正常の心臓では、①洞結節(ペースメーカー)→②心房→③中継地点の房室結節→④心室と電気が流れます。これを洞調律といいます。
心房細動では、②の心房の部分が不規則に興奮して電気の流れが乱れ、心房が小刻みに震えるようになります(図1)。心房細動は、最もよくある不整脈のひとつで、高齢になるほどその頻度は増加して、80歳以上では約10人に1人は心房細動と言われています。高齢化とともに、患者数は2030年には100万人以上になると予想されています。

この不整脈は、高血圧や、弁膜症などの心臓病、甲状腺疾患などに合併しますが、約15%は基礎疾患のない孤立性心房細動です。精神的ストレスや睡眠不足、アルコール、不規則な生活などが原因となって引き起こされます。

心房細動は、数時間~数日以内に自然に止まる発作性心房細動から、しだいに持続時間が長く(7日以上)なり、やがて、いつも心房細動を起こしている状態になります。

正常時と心房細動をしている心臓の図解

(図1)

心房細動の症状は?

心房細動が新たに始まる時には、突然の動悸として自覚されることが多く、胸がもやもやする、胸が躍る、胸が痛い、めまいがする、階段や坂を上るのがきつい、息が切れやすい、などと感じることもあります。脈をとると「速くなったり、飛んだり」を不規則に繰り返し、間隔がバラバラの脈になっています。心房細動はすぐに命に関わることはほとんどありません。しかし、様々な不快な症状を伴うことが多いため、生活の質が低下することがあります。また、脈拍数が極端に速くなったり遅くなったりすると、失神や心不全を起こすこともあります。

検査方法

基礎疾患の有無や心機能を把握するために、甲状腺機能検査を含めた血液生化学検査、12誘導心電図、心エコー検査、胸部X 線検査、24時間ホルター心電図などを行います。

心房細動と脳のうこうそく梗塞

近年、心房細動が脳梗塞の重大なリスクであることが明らかとなっています。心房細動では、心房がけいれんするように小刻みに震えるため、心房内の血液の流れがよどんで、血液の固まり(血栓)ができやすくなります。血栓が血流に乗って運ばれて血管を詰まらせることを塞栓症といい、脳の血管が詰まると脳梗塞を起こします(図2)。このタイプの脳梗塞は心原性脳梗塞(脳塞栓症)と呼ばれ、脳梗塞の原因の30~40%を占めています。

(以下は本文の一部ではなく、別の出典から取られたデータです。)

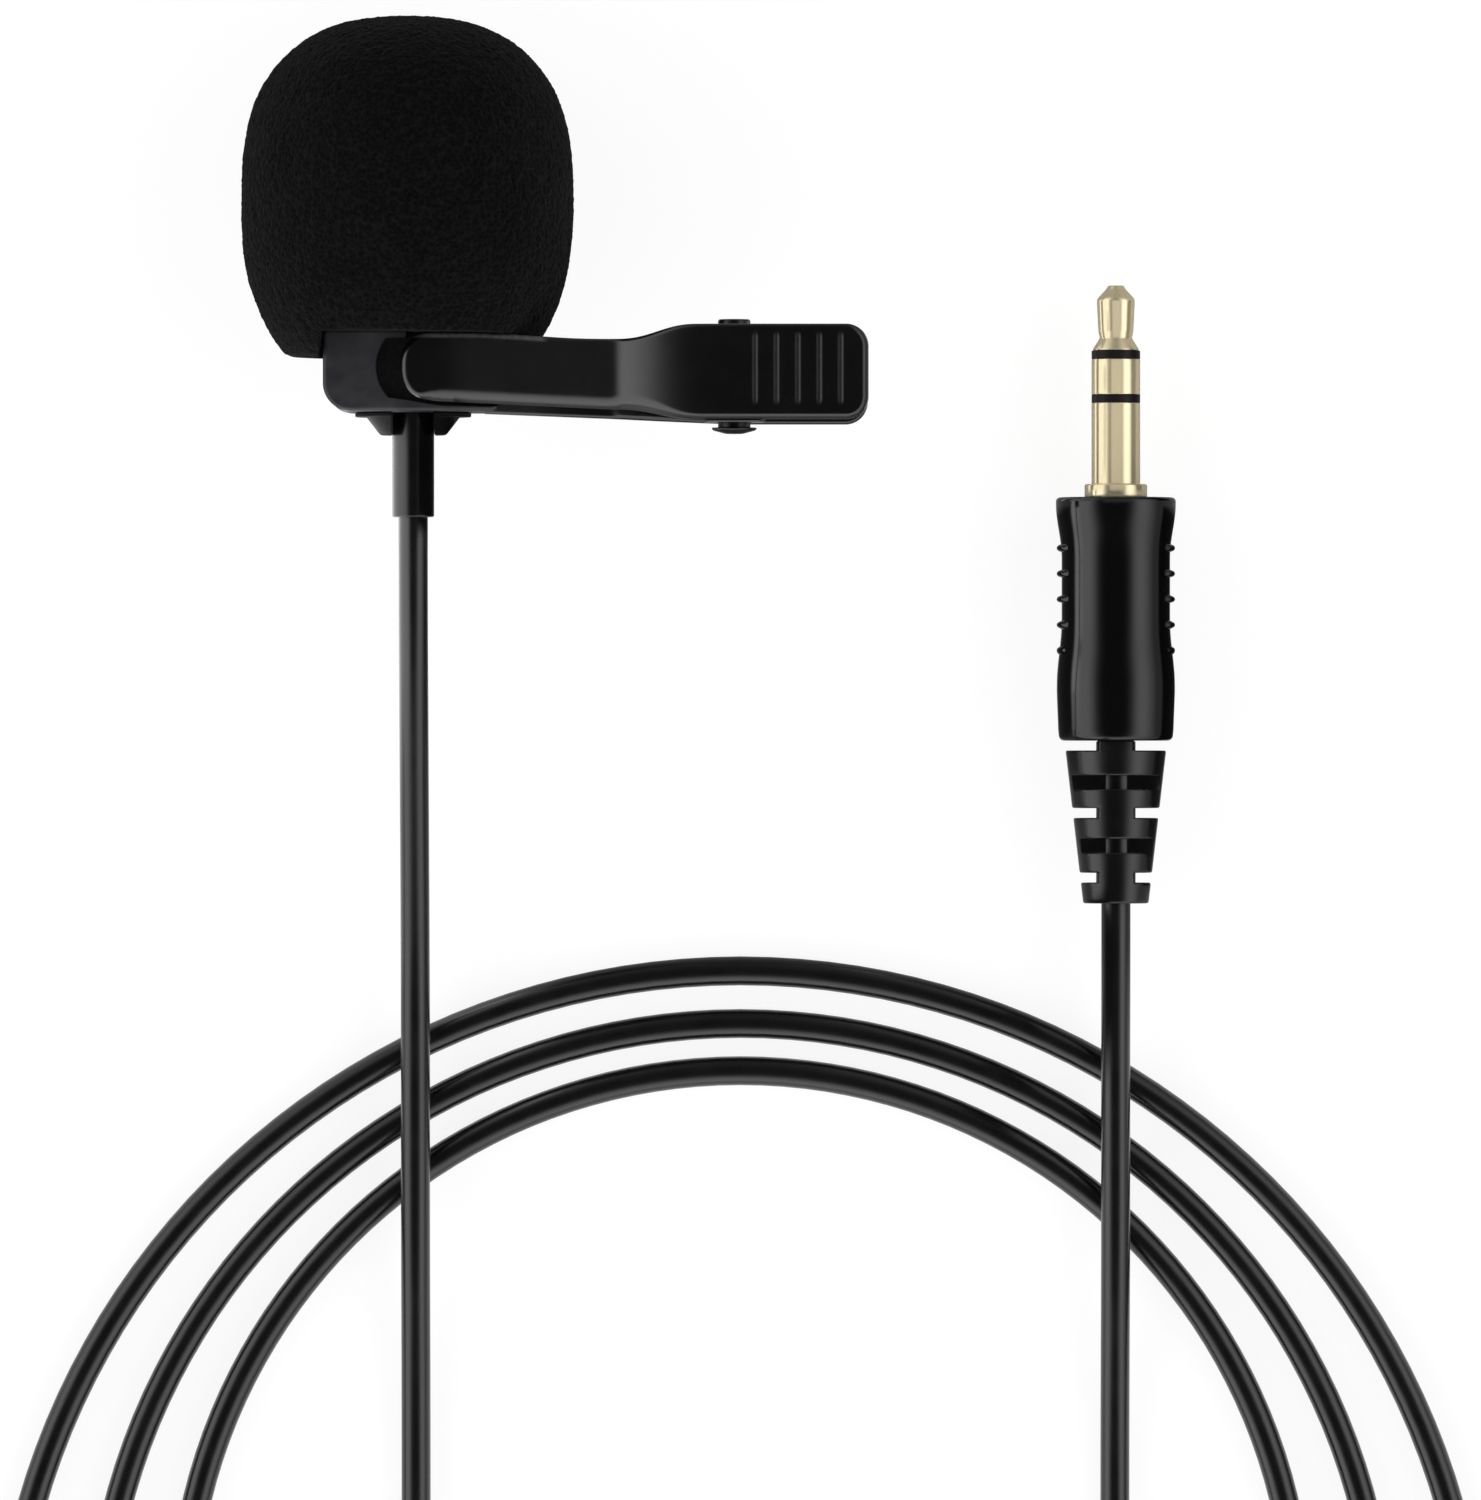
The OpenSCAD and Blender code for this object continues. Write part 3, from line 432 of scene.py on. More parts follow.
def volume(verts, faces):
    """Signed volume: the sum of the tetrahedra from the origin to each triangle of each face."""
    total = 0.0
    for f in faces:
        for k in range(1, f.shape[1] - 1):
            a, b, c = verts[f[:, 0]], verts[f[:, k]], verts[f[:, k + 1]]
            total += np.einsum("ij,ij->i", a, np.cross(b, c)).sum() / 6
    return total


def outward(shape):
    """The shape with its faces turned so that they point outwards."""
    verts, faces = shape
    if volume(verts - verts.mean(0), faces) < 0:
        faces = [f[:, ::-1] for f in faces]
    return verts, faces


def placed(shape, origin):
    """The shape moved to its place in the frame."""
    verts, faces = shape
    return verts + origin, faces


def new_mesh(name, shape):
    """A mesh from vertices in metres and a list of arrays of faces."""
    verts, faces = shape
    mesh = bpy.data.meshes.new(name)
    mesh.from_pydata(verts.tolist(), [], [q for f in faces for q in f.tolist()])
    return mesh


def in_metres(shape):
    """The shape with its vertices in metres, from millimetres."""
    return shape[0] * MM, shape[1]


def add_object(name, data):
    """Adds an object with this data to the scene."""
    added = bpy.data.objects.new(name, data)
    bpy.context.scene.collection.objects.link(added)
    return added


def smooth(mesh, sharp=SHARP_ANGLE):
    """Smooth shading, with sharp edges where faces meet at more than this angle in degrees."""
    mesh.polygons.foreach_set("use_smooth", np.ones(len(mesh.polygons), bool))
    mesh.set_sharp_from_angle(angle=np.radians(sharp))


def make_piece(name, shape, colours, body, sharp=SHARP_ANGLE, merge=False, nodes=()):
    """Makes a mesh object from vertices in millimetres and lets it ride on its body."""
    mesh = new_mesh(name, in_metres(shape))
    if merge:
        weld(mesh)
    mesh.validate()
    smooth(mesh, sharp)
    mesh.materials.append(finish(colours))
    mesh.update()
    piece = add_object(name, mesh)
    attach(piece, body)
    if nodes:
        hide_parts(*nodes)
    return piece


def weld(mesh):
    """Joins vertices at the same place, drops faces without area and turns the rest outwards."""
    bm = bmesh.new()
    bm.from_mesh(mesh)
    bmesh.ops.remove_doubles(bm, verts=bm.verts, dist=SAME_PLACE)
    bmesh.ops.dissolve_degenerate(bm, dist=SAME_PLACE / 2, edges=bm.edges)
    bmesh.ops.recalc_face_normals(bm, faces=bm.faces)
    bm.to_mesh(mesh)
    bm.free()


# ---- Finishes ----

def add_node(tree, kind, settings=None, **inputs):
    """Adds a node. Inputs are values or sockets. They are named by the socket, with _ for a space, or by n and
    the socket's number."""
    node = tree.nodes.new(kind)
    for key, value in (settings or {}).items():
        setattr(node, key, value)
    for key, value in inputs.items():
        numbered = key[0] == "n" and key[1:].isdigit()
        socket = node.inputs[int(key[1:]) if numbered else key.replace("_", " ")]
        if isinstance(value, bpy.types.NodeSocket):
            tree.links.new(value, socket)
        else:
            socket.default_value = value
    return node


def start_material(name, colour):
    """An empty material with its shader, and the object's own coordinates."""
    mat = bpy.data.materials.new(name)
    mat.use_nodes = True
    mat.diffuse_color = (*colour, 1.0)
    tree = mat.node_tree
    shader = tree.nodes["Principled BSDF"]
    coords = tree.nodes.new("ShaderNodeTexCoord").outputs["Object"]
    return mat, tree, shader, coords


def stretch(tree, coords, scale):
    """Object coordinates stretched by a factor along each axis."""
    return add_node(tree, "ShaderNodeMapping", Vector=coords, Scale=scale).outputs["Vector"]


def two_tone(tree, fac, low, high, start=0.3, end=0.7):
    """Goes from one colour to another as fac rises."""
    ramp = tree.nodes.new("ShaderNodeValToRGB")
    ramp.color_ramp.elements[0].position, ramp.color_ramp.elements[1].position = start, end
    ramp.color_ramp.elements[0].color = (*low, 1.0)
    ramp.color_ramp.elements[1].color = (*high, 1.0)
    tree.links.new(fac, ramp.inputs["Fac"])
    return ramp.outputs["Color"]


def between(tree, fac, low, high, start=0.3, end=0.7):
    """A number that goes from low to high as fac rises."""
    return add_node(tree, "ShaderNodeMapRange", n0=fac, n1=start, n2=end, n3=low, n4=high).outputs["Result"]


def noise(tree, coords, scale, detail=3.0, rough=0.55):
    """Cloudy noise with this many cells to a metre."""
    return add_node(tree, "ShaderNodeTexNoise", Vector=coords, Scale=scale, Detail=detail,
                    Roughness=rough).outputs["Fac"]


def bump(tree, height, depth):
    """Bump of the given depth in millimetres."""
    return add_node(tree, "ShaderNodeBump", Height=height, Distance=depth * MM, Strength=1.0).outputs["Normal"]


def product(tree, a, b):
    """Two values multiplied."""
    return add_node(tree, "ShaderNodeMath", {"operation": "MULTIPLY"}, n0=a, n1=b).outputs[0]


def read_attribute(tree, name):
    """The mesh's own values of this name."""
    return add_node(tree, "ShaderNodeAttribute", {"attribute_name": name}).outputs["Fac"]


def shade(colour, factor):
    """The colour made lighter or darker by a factor."""
    return tuple(min(1.0, c * factor) for c in colour)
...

心原性脳梗塞の発症は、発作性と永続性の心房細動で差はありません。症状の有無や程度にかかわらず血栓ができる可能性があり、心房細動では常に塞栓症のリスクがあると考えなければなりません。心房細動の増加に伴って、心原性脳塞栓症の患者さんも増加することが予想されています。

心房細動と脳梗塞の関係図

図2
出展「心房細動週間ウエブサイト」より

脳梗塞のリスクが高い人は?

心房細動では、すべての患者さんが脳梗塞になるわけではありません。心房細動の患者さんでは、心不全、高血圧、年齢(75歳以上)、糖尿病、過去の脳梗塞や塞栓症をおこした方は、心原性脳梗塞を起こす危険性が高いことがわかっています。

心房細動の治療

心房細動の治療では、脳梗塞と、不整脈に対する治療の予防の二つが重要です。脳梗塞を予防するためには、血液が固まりにくくする薬(抗凝固薬)を内服します。以前はワルファリンという薬しかありませんでしたが、最近では、新しい抗凝固薬も使用できるようになっています。不整脈の治療は、心房細動から洞調律に戻す、あるいは心房細動を予防するために抗不整脈薬を使用します。薬で戻らない場合には、電気的除細動(電気ショック)を行うこともあります。脈がゆっくりになる場合にはペースメーカーの植え込みが必要となることもあります。最近では、心房細動に対する根治療法として、原因となる心臓の一部をカテーテルで焼いて直すアブレーションという治療も有効です。

おわりに

心房細動は致死的な不整脈ではありませんが、心原性脳梗塞のリスクがあるため、早期の発見と治療が重要です。動悸や胸部の違和感などの症状がある場合だけではなく、症状はほとんどなく、脈の乱れだけが気になる場合でも、医療機関を受診して不整脈の検査をするようにして下さい。
※1:洞結節…心臓の右心房の上大動脈の開口部近くにある特殊な組織。一定のリズムで自動的に興奮する所で、その刺激が心臓全体に伝えられて心拍動が起こる。
※2:弁膜症…心臓にある弁に障害が起き、本来の役割を果たせなくなった状態。
※3:基礎疾患…ある病気や症状の原因となる病気。例えば、高血圧・高脂血症・糖尿病は虚血性心疾患の基礎疾患とされる。
※4:脳梗塞…脳の血管が詰まったり何らかの原因で脳の血のめぐりが低下し、脳組織が酸素欠乏や栄養不足に陥り、その部分が壊死すること。